▶ **WHAT YOU WILL DO**
Print the listing below exactly.

▶ **DATASET EXTRACT**
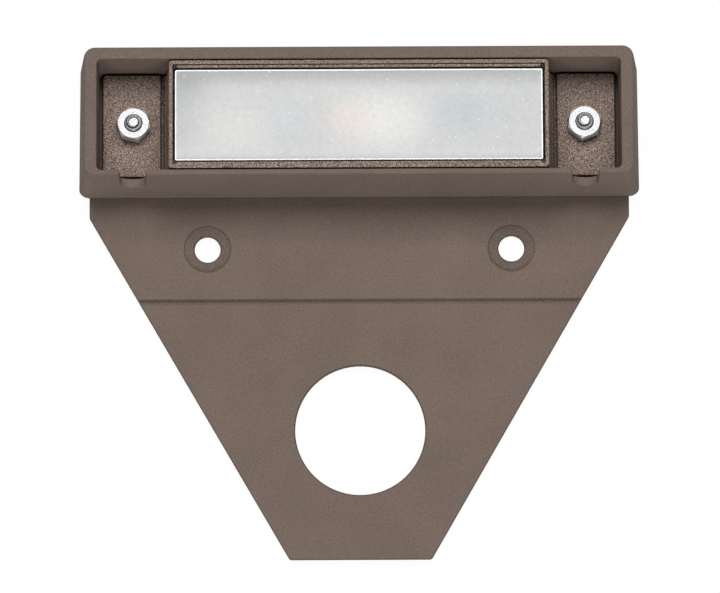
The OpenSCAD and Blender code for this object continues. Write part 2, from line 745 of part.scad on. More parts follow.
mounting_plate();
head_housing();
plate_screws();
module_base();
bezel_frame();
lens();
lens_gasket();
reflector();
led_board();
led_emitters();
rectifier();
driver_chip();
power_inductor();
capacitors();
resistors();
lead_terminals();
thermal_pad();
board_screws();
potting_plug();
floor_seal();
lead_gland();
clamp_studs();
clamp_nuts();
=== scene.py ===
# Looks of the hardscape light: finishes, softened castings, threads, studio and camera.
# Lengths are in millimetres until mm() turns them to metres. The frame is the part's own:
# it lies on its back, +Z is the way the lens faces and +Y runs to the head.

import json
import math

import bmesh
import bpy
from mathutils import Matrix, Vector


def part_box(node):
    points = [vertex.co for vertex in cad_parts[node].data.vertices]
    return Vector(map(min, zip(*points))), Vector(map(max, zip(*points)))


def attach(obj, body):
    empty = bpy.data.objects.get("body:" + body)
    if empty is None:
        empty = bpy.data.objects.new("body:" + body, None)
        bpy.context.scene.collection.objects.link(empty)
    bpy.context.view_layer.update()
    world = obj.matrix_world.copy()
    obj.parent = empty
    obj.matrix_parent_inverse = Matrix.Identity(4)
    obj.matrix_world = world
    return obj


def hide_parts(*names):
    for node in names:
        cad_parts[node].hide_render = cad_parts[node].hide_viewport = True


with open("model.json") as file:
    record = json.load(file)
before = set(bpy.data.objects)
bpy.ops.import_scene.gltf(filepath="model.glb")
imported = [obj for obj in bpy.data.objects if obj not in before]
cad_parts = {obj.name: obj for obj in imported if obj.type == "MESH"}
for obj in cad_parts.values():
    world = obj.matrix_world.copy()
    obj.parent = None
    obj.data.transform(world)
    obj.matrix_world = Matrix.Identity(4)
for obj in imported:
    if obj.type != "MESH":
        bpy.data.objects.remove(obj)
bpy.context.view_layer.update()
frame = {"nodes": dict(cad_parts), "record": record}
nodes = frame["nodes"]

# The solids' sizes and places that the shapes below follow. The head's own frame has x along the
# lens, v across it and h out of it, all in millimetres.
LEAN = math.radians(8)          # the head leans this far towards +Y
HEAD_OUT = Vector((0, math.sin(LEAN), math.cos(LEAN)))
HEAD_UP = Vector((0, math.cos(LEAN), -math.sin(LEAN)))
HEAD_FOOT_Y = 13.09             # foot of the head's own frame
GROOVE_DROP = 12.8              # from the screw line to the score groove
FACING = 0.98                   # a face this square to HEAD_OUT is a front or a back
WELD = 0.001                    # points closer than this are one point
screw_holes = next(mount for mount in frame["record"]["mounts"] if mount["name"] == "screw_holes")
SCREW_X = screw_holes["dims"]["spacing_x_mm"] / 2


def mm(value):
    return value / 1000.0


def linear(hex_colour):
    """An sRGB hex colour as the linear colour that a shader takes."""
    channels = [int(hex_colour[i:i + 2], 16) / 255 for i in (1, 3, 5)]
    curve = [c / 12.92 if c <= 0.04045 else ((c + 0.055) / 1.055) ** 2.4 for c in channels]
    return (*curve, 1.0)


def socket_of(sockets, name):
    """The socket with that number or identifier, or else the first with that name."""
    if isinstance(name, int):
        return sockets[name]
    for socket in sockets:
        if socket.identifier == name:
            return socket
    return sockets[name]


def add(tree, kind, inputs=None, stops=None, **settings):
    """Adds a node with its settings, sets or links each input, and gives a colour ramp its
    stops, each of them a position and a hex colour."""
    made = tree.nodes.new(kind)
    for name, value in settings.items():
        setattr(made, name, value)
    for name, value in (inputs or {}).items():
        socket = socket_of(made.inputs, name)
        if isinstance(value, bpy.types.NodeSocket):
            tree.links.new(value, socket)
        else:
            socket.default_value = value
    if stops:
        band = made.color_ramp.elements
        for end, (position, colour) in zip(band, (stops[0], stops[-1])):
            end.position, end.color = position, linear(colour)
        for position, colour in stops[1:-1]:
            band.new(position).color = linear(colour)
    return made


def new_material(name, **sockets):
    """A material with a Principled shader whose own sockets hold its constants."""
    made = bpy.data.materials.new(name)
    made.use_nodes = True
    tree = made.node_tree
    tree.nodes.clear()
    shader = add(tree, "ShaderNodeBsdfPrincipled")
    for socket, value in sockets.items():
        shader.inputs[socket.replace("_", " ")].default_value = value
    add(tree, "ShaderNodeOutputMaterial", {"Surface": shader.outputs["BSDF"]})
    place = add(tree, "ShaderNodeTexCoord").outputs["Object"]
    return made, tree, shader, place


def lumps_and_colour(tree, place, size, stops, detail=3.0, roughness=0.55):
    """A surface's lumps, about size millimetres across, and the colour that follows them: its
    first stop lies between the lumps and its last on top of them."""
    noise = add(tree, "ShaderNodeTexNoise", {"Vector": place, "Scale": 1 / mm(size),
                                             "Detail": detail, "Roughness": roughness})
    colour = add(tree, "ShaderNodeValToRGB", {"Fac": noise.outputs["Fac"]}, stops=stops)
    return noise.outputs["Fac"], colour.outputs["Color"]


def painted_corner_shade(tree, colour, dark, reach, depth=0.75):
    """The colour, darker where other surfaces stand within reach millimetres: painted shade in
    corners and creases, where little light gets in."""
    # painted shade: ambient occlusion mixes the colour towards dark
    near = add(tree, "ShaderNodeAmbientOcclusion", {"Distance": mm(reach)}, samples=8)
    share = add(tree, "ShaderNodeMapRange", {"Value": near.outputs["AO"], "From Min": 0.4,
                                             "From Max": 0.68, "To Min": depth, "To Max": 0.0})
    mixed = add(tree, "ShaderNodeMix", {"Factor_Float": share.outputs["Result"],
                                        "A_Color": colour, "B_Color": linear(dark)},
                data_type="RGBA")
    return socket_of(mixed.outputs, "Result_Color")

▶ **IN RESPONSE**
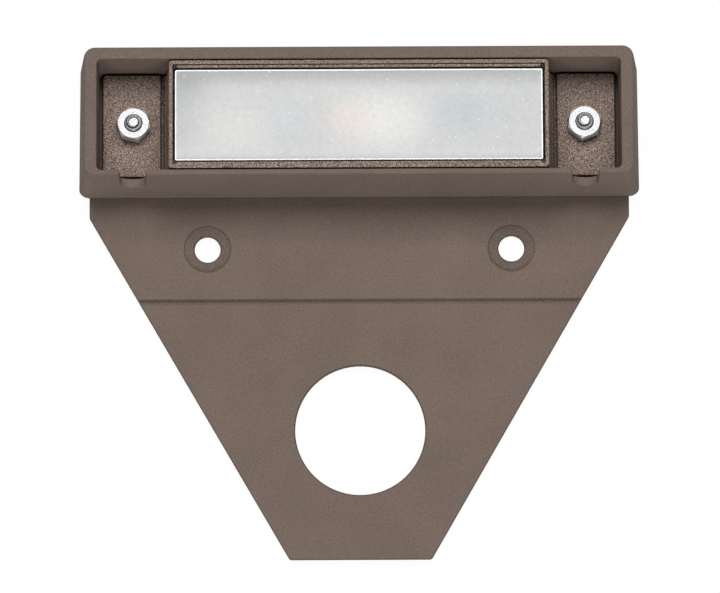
The OpenSCAD and Blender code for this object continues. Write part 2, from line 745 of part.scad on. More parts follow.
mounting_plate();
head_housing();
plate_screws();
module_base();
bezel_frame();
lens();
lens_gasket();
reflector();
led_board();
led_emitters();
rectifier();
driver_chip();
power_inductor();
capacitors();
resistors();
lead_terminals();
thermal_pad();
board_screws();
potting_plug();
floor_seal();
lead_gland();
clamp_studs();
clamp_nuts();
=== scene.py ===
# Looks of the hardscape light: finishes, softened castings, threads, studio and camera.
# Lengths are in millimetres until mm() turns them to metres. The frame is the part's own:
# it lies on its back, +Z is the way the lens faces and +Y runs to the head.

import json
import math

import bmesh
import bpy
from mathutils import Matrix, Vector


def part_box(node):
    points = [vertex.co for vertex in cad_parts[node].data.vertices]
    return Vector(map(min, zip(*points))), Vector(map(max, zip(*points)))


def attach(obj, body):
    empty = bpy.data.objects.get("body:" + body)
    if empty is None:
        empty = bpy.data.objects.new("body:" + body, None)
        bpy.context.scene.collection.objects.link(empty)
    bpy.context.view_layer.update()
    world = obj.matrix_world.copy()
    obj.parent = empty
    obj.matrix_parent_inverse = Matrix.Identity(4)
    obj.matrix_world = world
    return obj


def hide_parts(*names):
    for node in names:
        cad_parts[node].hide_render = cad_parts[node].hide_viewport = True


with open("model.json") as file:
    record = json.load(file)
before = set(bpy.data.objects)
bpy.ops.import_scene.gltf(filepath="model.glb")
imported = [obj for obj in bpy.data.objects if obj not in before]
cad_parts = {obj.name: obj for obj in imported if obj.type == "MESH"}
for obj in cad_parts.values():
    world = obj.matrix_world.copy()
    obj.parent = None
    obj.data.transform(world)
    obj.matrix_world = Matrix.Identity(4)
for obj in imported:
    if obj.type != "MESH":
        bpy.data.objects.remove(obj)
bpy.context.view_layer.update()
frame = {"nodes": dict(cad_parts), "record": record}
nodes = frame["nodes"]

# The solids' sizes and places that the shapes below follow. The head's own frame has x along the
# lens, v across it and h out of it, all in millimetres.
LEAN = math.radians(8)          # the head leans this far towards +Y
HEAD_OUT = Vector((0, math.sin(LEAN), math.cos(LEAN)))
HEAD_UP = Vector((0, math.cos(LEAN), -math.sin(LEAN)))
HEAD_FOOT_Y = 13.09             # foot of the head's own frame
GROOVE_DROP = 12.8              # from the screw line to the score groove
FACING = 0.98                   # a face this square to HEAD_OUT is a front or a back
WELD = 0.001                    # points closer than this are one point
screw_holes = next(mount for mount in frame["record"]["mounts"] if mount["name"] == "screw_holes")
SCREW_X = screw_holes["dims"]["spacing_x_mm"] / 2


def mm(value):
    return value / 1000.0


def linear(hex_colour):
    """An sRGB hex colour as the linear colour that a shader takes."""
    channels = [int(hex_colour[i:i + 2], 16) / 255 for i in (1, 3, 5)]
    curve = [c / 12.92 if c <= 0.04045 else ((c + 0.055) / 1.055) ** 2.4 for c in channels]
    return (*curve, 1.0)


def socket_of(sockets, name):
    """The socket with that number or identifier, or else the first with that name."""
    if isinstance(name, int):
        return sockets[name]
    for socket in sockets:
        if socket.identifier == name:
            return socket
    return sockets[name]


def add(tree, kind, inputs=None, stops=None, **settings):
    """Adds a node with its settings, sets or links each input, and gives a colour ramp its
    stops, each of them a position and a hex colour."""
    made = tree.nodes.new(kind)
    for name, value in settings.items():
        setattr(made, name, value)
    for name, value in (inputs or {}).items():
        socket = socket_of(made.inputs, name)
        if isinstance(value, bpy.types.NodeSocket):
            tree.links.new(value, socket)
        else:
            socket.default_value = value
    if stops:
        band = made.color_ramp.elements
        for end, (position, colour) in zip(band, (stops[0], stops[-1])):
            end.position, end.color = position, linear(colour)
        for position, colour in stops[1:-1]:
            band.new(position).color = linear(colour)
    return made


def new_material(name, **sockets):
    """A material with a Principled shader whose own sockets hold its constants."""
    made = bpy.data.materials.new(name)
    made.use_nodes = True
    tree = made.node_tree
    tree.nodes.clear()
    shader = add(tree, "ShaderNodeBsdfPrincipled")
    for socket, value in sockets.items():
        shader.inputs[socket.replace("_", " ")].default_value = value
    add(tree, "ShaderNodeOutputMaterial", {"Surface": shader.outputs["BSDF"]})
    place = add(tree, "ShaderNodeTexCoord").outputs["Object"]
    return made, tree, shader, place


def lumps_and_colour(tree, place, size, stops, detail=3.0, roughness=0.55):
    """A surface's lumps, about size millimetres across, and the colour that follows them: its
    first stop lies between the lumps and its last on top of them."""
    noise = add(tree, "ShaderNodeTexNoise", {"Vector": place, "Scale": 1 / mm(size),
                                             "Detail": detail, "Roughness": roughness})
    colour = add(tree, "ShaderNodeValToRGB", {"Fac": noise.outputs["Fac"]}, stops=stops)
    return noise.outputs["Fac"], colour.outputs["Color"]


def painted_corner_shade(tree, colour, dark, reach, depth=0.75):
    """The colour, darker where other surfaces stand within reach millimetres: painted shade in
    corners and creases, where little light gets in."""
    # painted shade: ambient occlusion mixes the colour towards dark
    near = add(tree, "ShaderNodeAmbientOcclusion", {"Distance": mm(reach)}, samples=8)
    share = add(tree, "ShaderNodeMapRange", {"Value": near.outputs["AO"], "From Min": 0.4,
                                             "From Max": 0.68, "To Min": depth, "To Max": 0.0})
    mixed = add(tree, "ShaderNodeMix", {"Factor_Float": share.outputs["Result"],
                                        "A_Color": colour, "B_Color": linear(dark)},
                data_type="RGBA")
    return socket_of(mixed.outputs, "Result_Color")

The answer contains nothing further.